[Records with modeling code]
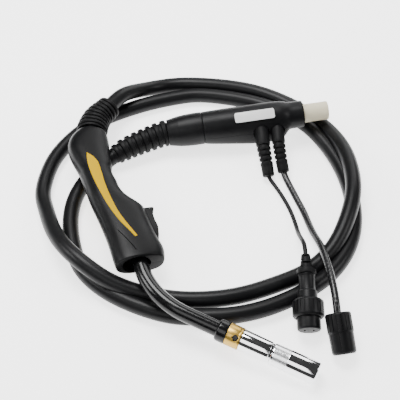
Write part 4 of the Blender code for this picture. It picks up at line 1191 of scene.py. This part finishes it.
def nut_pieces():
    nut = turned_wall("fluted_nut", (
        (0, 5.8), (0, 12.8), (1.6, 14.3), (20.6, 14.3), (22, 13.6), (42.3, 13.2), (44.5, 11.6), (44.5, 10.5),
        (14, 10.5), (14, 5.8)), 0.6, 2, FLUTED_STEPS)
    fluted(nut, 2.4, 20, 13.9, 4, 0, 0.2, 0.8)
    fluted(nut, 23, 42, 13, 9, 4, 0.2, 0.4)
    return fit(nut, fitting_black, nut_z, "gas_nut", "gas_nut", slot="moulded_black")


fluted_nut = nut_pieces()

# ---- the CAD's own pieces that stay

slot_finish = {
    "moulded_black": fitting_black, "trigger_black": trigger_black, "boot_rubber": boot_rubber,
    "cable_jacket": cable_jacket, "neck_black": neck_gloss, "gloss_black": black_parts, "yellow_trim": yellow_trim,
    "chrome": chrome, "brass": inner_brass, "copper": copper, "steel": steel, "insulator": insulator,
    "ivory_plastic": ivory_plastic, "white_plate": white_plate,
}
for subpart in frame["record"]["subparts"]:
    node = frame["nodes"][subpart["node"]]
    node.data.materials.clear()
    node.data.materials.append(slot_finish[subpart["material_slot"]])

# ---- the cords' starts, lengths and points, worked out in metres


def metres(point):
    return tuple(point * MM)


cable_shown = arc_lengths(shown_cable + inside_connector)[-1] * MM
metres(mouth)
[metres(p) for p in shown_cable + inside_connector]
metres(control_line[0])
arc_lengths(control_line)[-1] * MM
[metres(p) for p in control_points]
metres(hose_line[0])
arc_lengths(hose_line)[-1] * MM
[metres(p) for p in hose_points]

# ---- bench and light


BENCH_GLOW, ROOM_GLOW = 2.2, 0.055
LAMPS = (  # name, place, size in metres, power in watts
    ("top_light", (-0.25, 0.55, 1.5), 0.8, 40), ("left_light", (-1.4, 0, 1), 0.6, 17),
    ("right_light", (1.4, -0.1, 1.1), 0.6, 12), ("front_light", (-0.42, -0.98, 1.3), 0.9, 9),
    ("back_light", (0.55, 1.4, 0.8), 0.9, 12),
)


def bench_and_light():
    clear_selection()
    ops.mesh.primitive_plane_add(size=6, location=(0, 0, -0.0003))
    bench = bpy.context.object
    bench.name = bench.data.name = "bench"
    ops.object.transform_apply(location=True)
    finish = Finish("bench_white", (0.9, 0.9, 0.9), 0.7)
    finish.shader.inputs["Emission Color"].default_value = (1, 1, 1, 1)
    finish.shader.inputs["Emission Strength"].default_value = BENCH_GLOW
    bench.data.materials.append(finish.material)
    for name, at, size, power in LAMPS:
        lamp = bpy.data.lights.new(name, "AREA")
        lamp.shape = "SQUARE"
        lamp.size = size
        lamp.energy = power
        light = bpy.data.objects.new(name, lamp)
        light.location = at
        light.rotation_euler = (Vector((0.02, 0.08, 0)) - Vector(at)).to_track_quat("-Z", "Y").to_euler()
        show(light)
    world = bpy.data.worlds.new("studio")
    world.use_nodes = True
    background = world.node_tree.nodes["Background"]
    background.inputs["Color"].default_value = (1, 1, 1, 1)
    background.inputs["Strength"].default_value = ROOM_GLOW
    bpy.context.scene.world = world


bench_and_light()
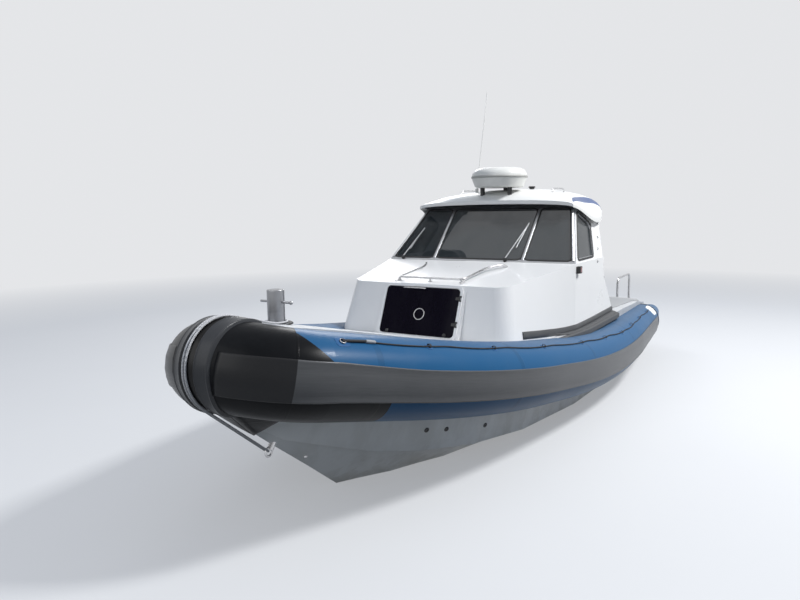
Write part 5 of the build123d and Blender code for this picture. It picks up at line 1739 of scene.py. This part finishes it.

INSTRUCTIONS TO FOLLOW: Write out the records exactly, starting at the first line and stopping after the line that contains "# ---- the CAD's own pieces that stay".

EXERCISE RESPONSE:
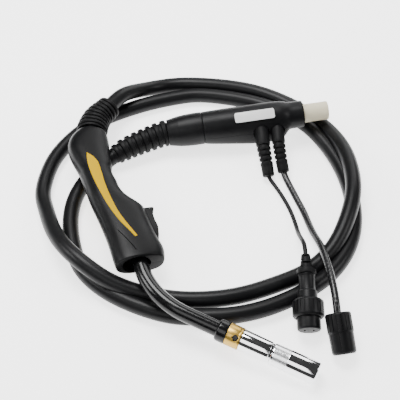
Write part 4 of the Blender code for this picture. It picks up at line 1191 of scene.py. This part finishes it.
def nut_pieces():
    nut = turned_wall("fluted_nut", (
        (0, 5.8), (0, 12.8), (1.6, 14.3), (20.6, 14.3), (22, 13.6), (42.3, 13.2), (44.5, 11.6), (44.5, 10.5),
        (14, 10.5), (14, 5.8)), 0.6, 2, FLUTED_STEPS)
    fluted(nut, 2.4, 20, 13.9, 4, 0, 0.2, 0.8)
    fluted(nut, 23, 42, 13, 9, 4, 0.2, 0.4)
    return fit(nut, fitting_black, nut_z, "gas_nut", "gas_nut", slot="moulded_black")


fluted_nut = nut_pieces()

# ---- the CAD's own pieces that stay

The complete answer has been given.